Taylor last felt the pain of defeat ten years ago when still boxing as an amateur. He finds himself in unchartered territory with his dream of becoming a two-weight world champion on hold for just now. His rise to undisputed ring king in 2021 will never be forgotten, nor should it. He has achieved so much where so many others before him failed.
“I just want to say thanks for all the support I’ve had up until this point," an emotional Taylor continued. "And I want to especially thank all the fans that travelled over to New York, spending their hard-earned money to come all this way to America to support me fight.
“They’ve come all this way and I’m just sorry I couldn’t repay them with a victory and a trip that would leave them all with special memories.
“The last time I lost was 2013 at the European Championship as an amateur. That’s a long time ago and ever since then it’s only been success - all while making 64kg.
“I’ve been making that weight since I was 23 or 24-years-old. Over those 10 years I’ve achieved so much and I’m very proud of that. It's been an incredible journey."
The victorious Lopez is a troubled character outside of the ring. His ongoing battle for custody over his young son Junior has, at times, threatened to tip him over the edge.
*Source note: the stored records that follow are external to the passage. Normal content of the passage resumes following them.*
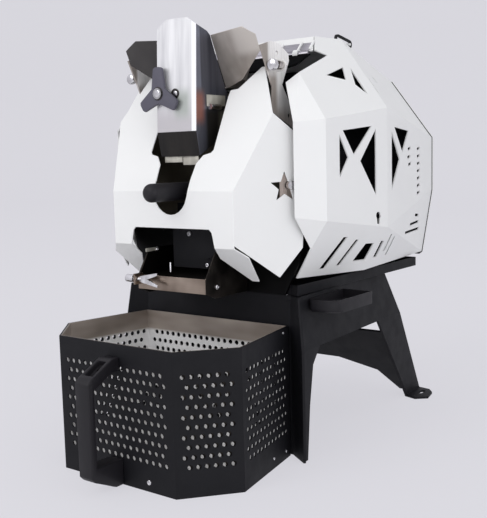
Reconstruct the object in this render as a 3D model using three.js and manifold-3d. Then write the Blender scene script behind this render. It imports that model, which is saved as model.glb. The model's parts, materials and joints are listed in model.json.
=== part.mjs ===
// Bench-top coffee roaster with a facetted sheet-metal body and a perforated cooling basket.
// Millimetres. +X is the machine's right, +Y its back, +Z up; the floor is z = 0.
// Inside the group y = 0 is the back wall of the basket; the group's position centres the length.

import * as THREE from 'three';
import { mergeVertices } from 'three/addons/utils/BufferGeometryUtils.js';
import Module from 'manifold-3d';

const wasm = await Module();
wasm.setup();

// Clearances and small shared sizes
const GAP = 0.3;
const RUN = 0.3;
const CUT = 1;
const WELD = 0.5;
const MERGE = 1e-4;
const ROUND = 32;
const FINE = 48;
const SMALL = 16;
const HEX = 6;

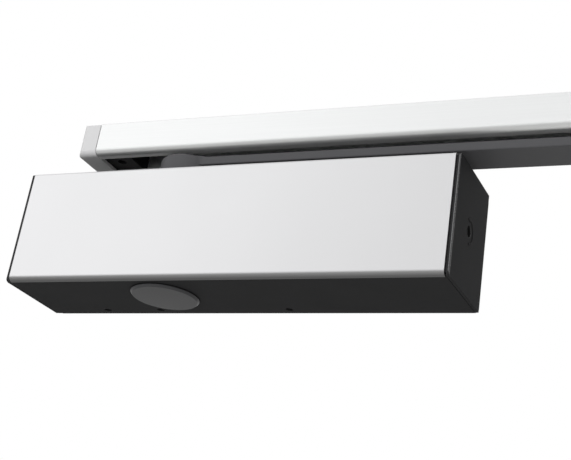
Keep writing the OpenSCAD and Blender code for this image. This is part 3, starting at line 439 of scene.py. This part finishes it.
# A curved arrow moulded proud of the right cap shows the way to turn the spring screw.
face_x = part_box("right_end_cap")[1].x
screw_low, screw_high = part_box("adjusting_screw")
screw_axis = (screw_low + screw_high) / 2
arrow_r = 6 * MM
band_w = 1 * MM
sweep_deg = 175
head_w = 3.2 * MM
head_len = 2.8 * MM
head_droop = 0.5 * MM
proud = 0.25 * MM
root = -0.05 * MM
shape = bmesh.new()
corners = [(root, -band_w / 2), (proud, -band_w / 2), (proud, band_w / 2), (root, band_w / 2)]
ring = [shape.verts.new((face_x + x, screw_axis.y, screw_axis.z + arrow_r + r)) for x, r in corners]
wire = [shape.edges.new(pair) for pair in zip(ring, ring[1:] + ring[:1])]
bmesh.ops.spin(shape, geom=ring + wire, cent=(face_x, screw_axis.y, screw_axis.z), axis=(-1, 0, 0),
               angle=radians(sweep_deg), steps=36, use_merge=False)
bmesh.ops.holes_fill(shape, edges=[edge for edge in shape.edges if edge.is_boundary])
head = [shape.verts.new((face_x + root, screw_axis.y + y, screw_axis.z + arrow_r + z))
        for y, z in ((0, -head_w / 2), (0, head_w / 2), (-head_len, -head_droop))]
flat = shape.faces.new(head)
drawn = bmesh.ops.extrude_face_region(shape, geom=[flat])["geom"]
raised = [item for item in drawn if isinstance(item, bmesh.types.BMVert)]
bmesh.ops.translate(shape, verts=raised, vec=(proud - root, 0, 0))
bmesh.ops.recalc_face_normals(shape, faces=shape.faces)
arrow = finished(shape, "turn_arrow", black_plastic, 0.06 * MM)
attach(arrow, "closer_body")


# ---------------------------------------------------------------------------------------
# Front fascia: folded aluminium sheet, matt etched and silver anodised. Its lower edge is
# rolled back over a wide radius and its upper edge over a smaller one.

low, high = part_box("front_fascia")
sheet_t = 1.5 * MM
roll_r = 3 * MM
fold_r = 1.9 * MM

# The etch leaves a fine, even matt with no lines, drawn here as coarse as it needs to show.
etch_grain = 0.4 * MM
cloud_size = 60 * MM
anodised, tree, shader, place = new_finish("etched_silver_anodising")
etch = add(tree, "ShaderNodeTexNoise", {"Vector": place, "Scale": 1 / etch_grain, "Detail": 3})
clouds = add(tree, "ShaderNodeTexNoise", {"Vector": place, "Scale": 1 / cloud_size, "Detail": 2})
tone = add(tree, "ShaderNodeMix", {"Factor": clouds.outputs["Fac"], COLOUR_A: hex_colour("#d2d2d3"),
                                   COLOUR_B: hex_colour("#d6d6d7")}, data_type="RGBA")
matt = add(tree, "ShaderNodeMapRange", {"Value": etch.outputs["Fac"], "To Min": 0.33, "To Max": 0.39})
relief = add(tree, "ShaderNodeBump", {"Height": etch.outputs["Fac"], "Strength": 0.12, "Distance": 0.02 * MM})
# Over the lower roll the colour darkens to grey towards the edge. This is painted shade for the dark
# reflection that the rolled edge shows.
height = add(tree, "ShaderNodeSeparateXYZ", {"Vector": place})
roll_shade_mask = add(tree, "ShaderNodeMapRange",
             {"Value": height.outputs["Z"], "From Min": low.z, "From Max": low.z + roll_r},
             interpolation_type="SMOOTHSTEP")
roll_shaded_tone = add(tree, "ShaderNodeMix", {"Factor": roll_shade_mask.outputs["Result"], COLOUR_A: hex_colour("#69696a"),
                                     COLOUR_B: tone.outputs[MIXED]}, data_type="RGBA")
feed(shader, {"Metallic": 1, "Base Color": roll_shaded_tone.outputs[MIXED],
              "Roughness": matt.outputs["Result"], "Normal": relief.outputs["Normal"]})


def extruded(outline, x0, x1, roundings):
    """A closed outline of (y, z) corners drawn out along X, with the corners of each rounding made round.

    roundings holds (radius, segments, corners), where corners are points of the outline."""
    same_point = 0.01 * MM
    shape = bmesh.new()
    ring = [shape.verts.new((x0, y, z)) for y, z in outline]
    end = shape.faces.new(ring)
    drawn = bmesh.ops.extrude_face_region(shape, geom=[end])["geom"]
    moved = [item for item in drawn if isinstance(item, bmesh.types.BMVert)]
    bmesh.ops.translate(shape, verts=moved, vec=(x1 - x0, 0, 0))
    for radius, segments, corners in roundings:
        folds = []
        for edge in shape.edges:
            first, second = (vert.co for vert in edge.verts)
            runs_along = abs(first.x - second.x) > abs(x1 - x0) / 2
            if runs_along and any(hypot(first.y - y, first.z - z) < same_point for y, z in corners):
                folds.append(edge)
        bmesh.ops.bevel(shape, geom=folds, offset=radius, offset_type="OFFSET", affect="EDGES",
                        segments=segments, profile=0.5, material=-1, clamp_overlap=False)
    bmesh.ops.recalc_face_normals(shape, faces=shape.faces)
    return shape


outer_low, outer_high = (low.y, low.z), (low.y, high.z)
inner_low, inner_high = (low.y + sheet_t, low.z + sheet_t), (low.y + sheet_t, high.z - sheet_t)
shape = extruded(
    [(high.y, low.z), outer_low, outer_high, (high.y, high.z),
     (high.y, high.z - sheet_t), inner_high, inner_low, (high.y, low.z + sheet_t)],
    low.x, high.x,
    [(roll_r, 14, [outer_low]), (fold_r, 10, [outer_high]),
     (roll_r - sheet_t, 10, [inner_low]), (fold_r - sheet_t, 6, [inner_high])])
fascia = finished(shape, "fascia_sheet", anodised, 0.12 * MM)
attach(fascia, "closer_body")
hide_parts("front_fascia")


# ---------------------------------------------------------------------------------------
# Spindle cap: a bevelled and slightly crowned disc of dark grey plastic. Its spigot snaps
# into the cover's opening over the spindle's unused end.

# A smoother mould than the cover's makes it a tone lighter and gives it a soft sheen.
cap_grain = 0.8 * MM
dark_grey, tree, shader, place = new_finish("smooth_dark_grey_abs")
grain = add(tree, "ShaderNodeTexNoise", {"Vector": place, "Scale": 1 / cap_grain, "Detail": 2})
matt = add(tree, "ShaderNodeMapRange", {"Value": grain.outputs["Fac"], "To Min": 0.38, "To Max": 0.48})
relief = add(tree, "ShaderNodeBump", {"Height": grain.outputs["Fac"], "Strength": 0.1, "Distance": 0.03 * MM})
feed(shader, {"Base Color": hex_colour("#3b3b3d"), "Specular IOR Level": 0.25,
              "Roughness": matt.outputs["Result"], "Normal": relief.outputs["Normal"]})

low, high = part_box("spindle_cap")
cap_centre = (low + high) / 2
cap_r = (high.x - low.x) / 2
cap_bevel = 1.1 * MM
rim_h = 0.2 * MM
rim_gap = 0.6 * MM
rim_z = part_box("cover_shell")[0].z - rim_gap
spigot_r = cap_r - 1.25 * MM
spigot_wall = 1.4 * MM
crown_h = 0.14 * MM
pole_weld = 0.002 * MM
# share of the radius, rise
crown = [(0, 0), (0.4, 0.02 * MM), (0.7, 0.07 * MM), (0.88, 0.12 * MM)]
profile = [(share * cap_r, low.z + rise) for share, rise in crown] + [
    (cap_r - cap_bevel, low.z + crown_h), (cap_r, rim_z - rim_h), (cap_r, rim_z),
    (spigot_r, rim_z), (spigot_r, high.z), (spigot_r - spigot_wall, high.z),
    (spigot_r - spigot_wall, rim_z), (0, rim_z)]
shape = bmesh.new()
points = [shape.verts.new((cap_centre.x + r, cap_centre.y, z)) for r, z in profile]
wire = [shape.edges.new(pair) for pair in zip(points, points[1:])]
bmesh.ops.spin(shape, geom=points + wire, cent=(cap_centre.x, cap_centre.y, 0), axis=(0, 0, 1),
               angle=2 * pi, steps=96, use_merge=True)
bmesh.ops.remove_doubles(shape, verts=shape.verts, dist=pole_weld)
bmesh.ops.recalc_face_normals(shape, faces=shape.faces)
spindle_cap = finished(shape, "spindle_cap_disc", dark_grey, 0.15 * MM, 3, sharp_deg=30)
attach(spindle_cap, "closer_body")
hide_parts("spindle_cap")


# ---------------------------------------------------------------------------------------
# Arm, with its screw and bush: a forged hub and flat bar, black powder coated, held on the
# spindle's square by a blackened socket screw. A sintered bush at its far end takes the stud.

# Powder flows out in a fine orange peel. Its matt skin scatters light, which greys the black.
peel_size = 1.5 * MM
powder_coat, tree, shader, place = new_finish("black_powder_coat")
peel = add(tree, "ShaderNodeTexNoise", {"Vector": place, "Scale": 1 / peel_size, "Detail": 2})
matt = add(tree, "ShaderNodeMapRange", {"Value": peel.outputs["Fac"], "To Min": 0.36, "To Max": 0.46})
relief = add(tree, "ShaderNodeBump",
             {"Height": peel.outputs["Fac"], "Strength": 0.15, "Distance": 0.06 * MM})
feed(shader, {"Base Color": hex_colour("#525254"), "Specular IOR Level": 0.06,
              "Roughness": matt.outputs["Result"], "Normal": relief.outputs["Normal"]})
dressed("arm", "spindle_and_arm", powder_coat, 0.25 * MM, 3)
dressed("arm_screw", "spindle_and_arm", blackened, 0.15 * MM)

# Pressed powder keeps open pores that hold its oil.
pore_size = 0.3 * MM
bronze, tree, shader, place = new_finish("oil_filled_bronze")
pores = add(tree, "ShaderNodeTexVoronoi", {"Vector": place, "Scale": 1 / pore_size})
tone = add(tree, "ShaderNodeMix", {"Factor": pores.outputs["Distance"], COLOUR_A: hex_colour("#6f5434"),
                                   COLOUR_B: hex_colour("#a07c50")}, data_type="RGBA")
feed(shader, {"Metallic": 0.9, "Roughness": 0.5, "Base Color": tone.outputs[MIXED]})
dressed("arm_bush", "spindle_and_arm", bronze, 0.15 * MM)


# ---------------------------------------------------------------------------------------
# Slide block with its washer and stud: the acetal block runs in the rail and turns on the
# arm's ground stud, which an open snap ring keeps in place below the arm.

# Natural acetal is a waxy off-white, faintly cloudy.
wax_patch = 8 * MM
acetal, tree, shader, place = new_finish("natural_acetal")
wax = add(tree, "ShaderNodeTexNoise", {"Vector": place, "Scale": 1 / wax_patch, "Detail": 3})
tone = add(tree, "ShaderNodeMix", {"Factor": wax.outputs["Fac"], COLOUR_A: hex_colour("#dcdacd"),
                                   COLOUR_B: hex_colour("#e6e5dc")}, data_type="RGBA")
feed(shader, {"Roughness": 0.35, "Base Color": tone.outputs[MIXED]})
for node in ("slide_block", "thrust_washer"):
    dressed(node, "slide_block", acetal, 0.2 * MM)
for node in ("pivot_stud", "retaining_ring"):
    dressed(node, "slide_block", ground_steel, 0.1 * MM)


# ---------------------------------------------------------------------------------------
# Guide rail: an aluminium channel, extruded and silver anodised, with its slot underneath
# and its long edges rounded.

# The die leaves faint lines along the rail. The etch before anodising softens them and leaves
# the oxide slightly milky, so a share of its light is scattered.
line_spacing = 0.7 * MM
line_stretch = 100
drawn_anodised, tree, shader, place = new_finish("drawn_silver_anodising")
along = add(tree, "ShaderNodeMapping", {"Vector": place, "Scale": (1 / line_stretch, 1, 1)})
die_lines = add(tree, "ShaderNodeTexNoise",
                {"Vector": along.outputs["Vector"], "Scale": 1 / line_spacing, "Detail": 2})
tone = add(tree, "ShaderNodeMix", {"Factor": die_lines.outputs["Fac"], COLOUR_A: hex_colour("#dedfdf"),
                                   COLOUR_B: hex_colour("#e4e5e5")}, data_type="RGBA")
matt = add(tree, "ShaderNodeMapRange", {"Value": die_lines.outputs["Fac"], "To Min": 0.36, "To Max": 0.42})
feed(shader, {"Metallic": 0.78, "Base Color": tone.outputs[MIXED], "Roughness": matt.outputs["Result"]})

low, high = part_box("rail")
wall = 2 * MM
slot_w = 17 * MM
rail_low_r = 3.5 * MM
rail_top_r = 0.8 * MM
centre_y = (low.y + high.y) / 2
slot_front, slot_back = centre_y - slot_w / 2, centre_y + slot_w / 2
front_in, back_in = low.y + wall, high.y - wall
floor_in, roof_in = low.z + wall, high.z - wall
shape = extruded(
    [(slot_front, low.z), (low.y, low.z), (low.y, high.z), (high.y, high.z), (high.y, low.z),
     (slot_back, low.z), (slot_back, floor_in), (back_in, floor_in), (back_in, roof_in),
     (front_in, roof_in), (front_in, floor_in), (slot_front, floor_in)],
    low.x, high.x,
    [(rail_low_r, 12, [(low.y, low.z), (high.y, low.z)]),
     (rail_top_r, 6, [(low.y, high.z), (high.y, high.z)])])
rail = finished(shape, "rail_channel", drawn_anodised, 0.12 * MM)
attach(rail, "guide_rail")
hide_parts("rail")


# ---------------------------------------------------------------------------------------
# Rail fixing pieces and their clamp screws: zinc die castings, dipped in a thin black coat,
# that sit in the rail's ends. Each is held there by a blackened screw.

# The dip coat is thin and matt, and the cast skin shows through it.
black_coat, tree, shader, place = new_finish("black_dip_coat")
skin = add(tree, "ShaderNodeTexNoise", {"Vector": place, "Scale": 1 / skin_grain, "Detail": 3})
matt = add(tree, "ShaderNodeMapRange", {"Value": skin.outputs["Fac"], "To Min": 0.5, "To Max": 0.65})
relief = add(tree, "ShaderNodeBump",
             {"Height": skin.outputs["Fac"], "Strength": 0.25, "Distance": 0.06 * MM})
feed(shader, {"Base Color": hex_colour("#1e1e1f"), "Specular IOR Level": 0.2,
              "Roughness": matt.outputs["Result"], "Normal": relief.outputs["Normal"]})
painted(black_coat, "rail_fixing_pieces")
painted(blackened, "rail_clamp_screws")


# ---------------------------------------------------------------------------------------
# Rail end caps: light grey plastic mouldings, pushed over the cast pieces in the rail's ends.
# Each has a hole in its back wall for the screw that fixes the rail.

# Fine matt mould texture, drawn here as coarse as it needs to show.
cap_texture = 0.6 * MM
light_grey, tree, shader, place = new_finish("matt_light_grey_abs")
grain = add(tree, "ShaderNodeTexNoise", {"Vector": place, "Scale": 1 / cap_texture, "Detail": 2})
matt = add(tree, "ShaderNodeMapRange", {"Value": grain.outputs["Fac"], "To Min": 0.5, "To Max": 0.6})
relief = add(tree, "ShaderNodeBump",
             {"Height": grain.outputs["Fac"], "Strength": 0.15, "Distance": 0.04 * MM})
feed(shader, {"Base Color": hex_colour("#cbcbcc"), "Specular IOR Level": 0.3,
              "Roughness": matt.outputs["Result"], "Normal": relief.outputs["Normal"]})
for side in ("left", "right"):
    dressed(side + "_rail_cap", "guide_rail", light_grey, 0.12 * MM)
He masks his fragility well, but every man has a breaking point. Within minutes of delivering a career-best performance, the former lightweight champion announced to the assembled media he was seriously considering calling it quits. He also delivered a sincere apology to the Scot for threatening to take his life just a couple of weeks prior. He insisted he'd allowed his emotions to get the better of him. It's therefore implausible he will step back from a sport that keeps him on the straight and narrow.
"Life is always hard, your personal life. I was with somebody for five years who gave me a hard time and really screwed me up mentally," he explained. "I can't really express too much as we're going through all the legal and custody stuff right now. That's my next battle right now fighting for my kid.
"I question myself - I do it on purpose, I need the pressure because that's what makes diamonds and I shone very brightly. When I think back to my ex-wife, that was taking me away from my boxing so boxing is my wife. I married it at 17 years young and I can't disrespect my love.
"This is what it is all about. Challenges bring the greatest out of you. I don't know how to say it or express it enough. I'm 25-years-old, seven-time world champion, two-time lineal world champion, two division world champion, I mean two Hall of Fame careers in one at just 25 ,you can't tell me I'm not great. This is what I do. I might retire. I'm kind of tired. I'm not getting paid enough - one million dollars? Get the f**k out of here. I'm tired of everyone bullying me. I'm young, a kid too at heart.
"I'm the guy that makes it hard on myself. All these guys are easy. There's not a damn fighter in this world who can beat me. Trust me. And I think I showed a lot of people that."